Until late on Saturday, there was no clarity on whether Punia and Singh were arrested or simply detained and eventually allowed to go. In one of his late-night updates, Bal tweeted that the magazine has since been trying to find out precise information from the Delhi Police about Punia’s whereabouts and at least until 11 pm, the organisation was waiting to hear from the police.
But on Sunday morning, the magazine was informed that Punia was formally arrested and would be produced before a magistrate.
According to the Indian Express, Singh was released at 5 am. A Newslaundry reporter said that Singh was released after signing an undertaking which said “he will not do anything like this in future”. It is not clear which actions of Singh the undertaking refers to.
According to reports, a protest has been planned at the Delhi police’ Patel Chowk headquarters.
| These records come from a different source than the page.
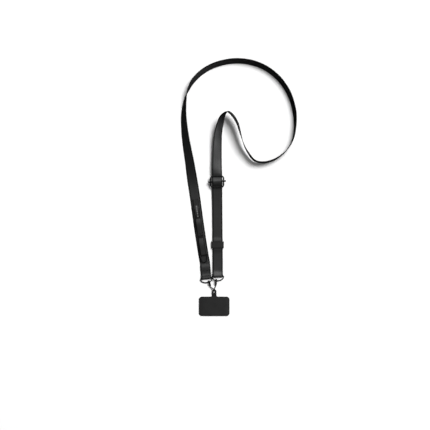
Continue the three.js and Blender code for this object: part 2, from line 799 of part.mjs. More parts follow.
function phoneTab() {
  const top = arc(0, 0, eyeletOuterRadius, eyeletOuterRadius, 80, 0, 7);
  const cardTop = -neckLength;
  const cardBottom = cardTop - cardHeight;
  const halfCard = cardWidth / 2 - cardCorner;
  const filletX = eyeletOuterRadius + neckFillet;
  const fillet = arc(filletX, cardTop + neckFillet, neckFillet, neckFillet, 180, 270, 5);
  const upper = arc(halfCard, cardTop - cardCorner, cardCorner, cardCorner, 90, 0, 6);
  const lower = arc(halfCard, cardBottom + cardCorner, cardCorner, cardCorner, 0, -90, 6);
  const neck = [0.25, 0.5, 0.75].map(
    (share) => new THREE.Vector2(eyeletOuterRadius, (cardTop + neckFillet) * share),
  );
  const edge = [...top, ...neck, ...fillet, ...upper, ...lower];
  const geometry = new THREE.BoxGeometry(2, edge.length - 1, 1, 1, edge.length - 1, 1);
  const position = geometry.attributes.position;
  const hairSlope = 0.002; // on the card's square top edge, so that its rows stay apart
  for (let i = 0; i < position.count; i++) {
    const row = Math.round((edge.length - 1) / 2 - position.getY(i));
    const y = edge[row].y - row * hairSlope;
    const lift = eyeletLift * smooth((y - cardTop - neckFillet / 3) / (neckLength - neckFillet));
    position.setXYZ(i, position.getX(i) * edge[row].x, y, lift + (position.getZ(i) + 0.5) * tabThickness);
  }
  const holeTop = eyeletLift + 2 * tabThickness;
  const hole = rodSolid([0, 0, -tabThickness], [0, 0, holeTop], eyeletRadius, 20);
  const mesh = named("phone_tab", toGeometry(toSolid(geometry).subtract(hole)), tabBlack);
  mesh.position.set(eyeletAcross, eyeletAlong, 0);
  return mesh;
}

// Everything as it lies, then the origin is moved to the middle of the footprint
const layout = new THREE.Group();
const leftClasp = clasp("left", leftFrame, leftClaspPlace, leftClaspHeading, leftClaspPitch);
const rightClasp = clasp("right", rightFrame, rightClaspPlace, rightClaspHeading, rightClaspPitch);
layout.add(
  named("strap_webbing", strap.geometry, webbingBlack),
  endRing("left_d_ring", leftFrame),
  endRing("right_d_ring", rightFrame),
  slider(),
  keeper(),
  named("utility_tape", band(tapeKnots(), tapeWidth, tapeThickness, tapeStep).geometry, webbingBlack),
  smallRing(),
  leftClasp,
  rightClasp,
  tetherCord(leftClasp, rightClasp),
  phoneTab(),
);
const footprint = new THREE.Box3().setFromObject(layout, true);
const middle = footprint.getCenter(new THREE.Vector3());
layout.position.set(-middle.x, -middle.y, -footprint.min.z);

const phoneStrap = new THREE.Group();
phoneStrap.add(layout);

export default phoneStrap;
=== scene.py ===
import math

import bpy
from mathutils import Matrix, Vector


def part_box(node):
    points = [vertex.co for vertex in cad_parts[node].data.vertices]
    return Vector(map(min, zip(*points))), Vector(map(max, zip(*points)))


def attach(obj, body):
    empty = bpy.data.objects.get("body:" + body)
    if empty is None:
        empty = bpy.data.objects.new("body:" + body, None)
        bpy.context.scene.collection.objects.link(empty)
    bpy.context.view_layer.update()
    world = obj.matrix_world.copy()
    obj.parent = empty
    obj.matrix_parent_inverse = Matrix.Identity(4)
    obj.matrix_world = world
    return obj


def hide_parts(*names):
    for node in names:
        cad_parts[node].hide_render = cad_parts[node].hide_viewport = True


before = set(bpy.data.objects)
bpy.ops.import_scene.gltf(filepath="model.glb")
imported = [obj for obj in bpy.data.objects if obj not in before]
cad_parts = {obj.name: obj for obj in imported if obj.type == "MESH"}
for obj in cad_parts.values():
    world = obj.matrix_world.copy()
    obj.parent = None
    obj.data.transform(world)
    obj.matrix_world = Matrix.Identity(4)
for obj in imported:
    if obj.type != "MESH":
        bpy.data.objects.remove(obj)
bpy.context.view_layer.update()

mm = 0.001


# The camera looks straight down on the table, and the photograph is square
photo = {"centre": (-0.0461, -0.0535), "across": 0.8385, "plane": 0.01, "lens": 85, "sensor": 36}


def addCamera():
    away = photo["across"] / photo["sensor"] * photo["lens"]
    x, y = photo["centre"]
    bpy.ops.object.camera_add(location=(x, y, photo["plane"] + away), rotation=(0, 0, 0))
    camera = bpy.context.object
    camera.data.lens = photo["lens"]
    camera.data.sensor_width = photo["sensor"]
    bpy.context.scene.camera = camera


addCamera()
print("camera placed")


def deselectAll():
    if bpy.context.object and bpy.context.object.mode != "OBJECT":
        bpy.ops.object.mode_set(mode="OBJECT")
    bpy.ops.object.select_all(action="DESELECT")


def workOn(piece, editing=False):
    deselectAll()
    piece.select_set(True)
    bpy.context.view_layer.objects.active = piece
    if editing:
        bpy.ops.object.mode_set(mode="EDIT")
        bpy.ops.mesh.select_all(action="SELECT")


def applyModifier(piece, kind, settings):
    workOn(piece)
    modifier = piece.modifiers.new(kind.lower(), kind)
    for key, value in settings.items():
        setattr(modifier, key, value)
    bpy.ops.object.modifier_apply(modifier=modifier.name)


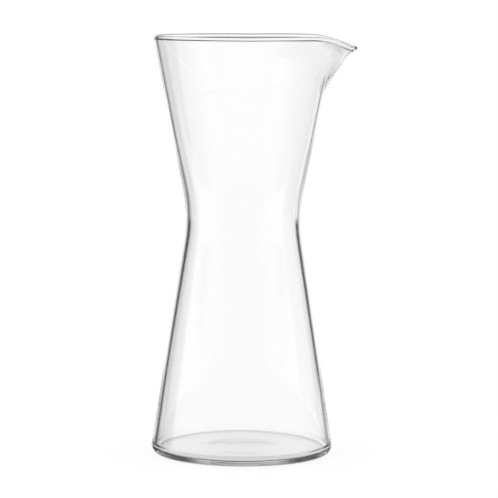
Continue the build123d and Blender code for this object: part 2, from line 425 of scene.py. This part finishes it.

Congress leader Priyanka Gandhi Vadra said the BJP is trying to “crush” the farmers’ movement, criticising the cases filed against journalists.
“[The government has] forgotten that if you try to suppress a voice, many more will rise up against your atrocities,” she said.
On Sunday afternoon, reports said that Poonia was sent to judicial custody without his defence lawyer being present. The lawyer claimed that he was informed Poonia would be presented in court at 2 pm, but was produced earlier.
Over the past few days, sedition cases have been slapped on journalists for sharing “unverified” news during the farmers’ tractor rally in Delhi on January 26.
The FIRs were filed in relation to the reporting of the death of a farmer at the tractor rally. Some early reports had suggested that a young farmer, named Navreet Singh, had died from a police bullet. Later, it was claimed that he died because his tractor overturned.
The FIRs were filed across three BJP-ruled states, and also Delhi, against Congress MP Shashi Tharoor, India Today journalist Rajdeep Sardesai, National Herald’s senior consulting editor Mrinal Pande, Qaumi Awaz editor Zafar Agha, the Caravan magazine’s editor and founder Paresh Nath, its editor Anant Nath and executive editor Vinod K. Jose, and one unnamed person.
On Sunday, the Uttar Pradesh police filed a separate FIR against Siddharth Varadarajan, founding editor of The Wire. The UP police registered a case against Varadarajan for tweeting about what the grandfather of Navreet Singh had said on the record.
Several media organisations have criticised the filing of cases against journalists, comparing the situation to an ‘undeclared emergency’.
“These charges are meant not only to intimidate and harass the journalists but to also to terrorise professionals, to make you afraid to do your job,” said Seema Mustafa, president of the Editor’s Guild of India.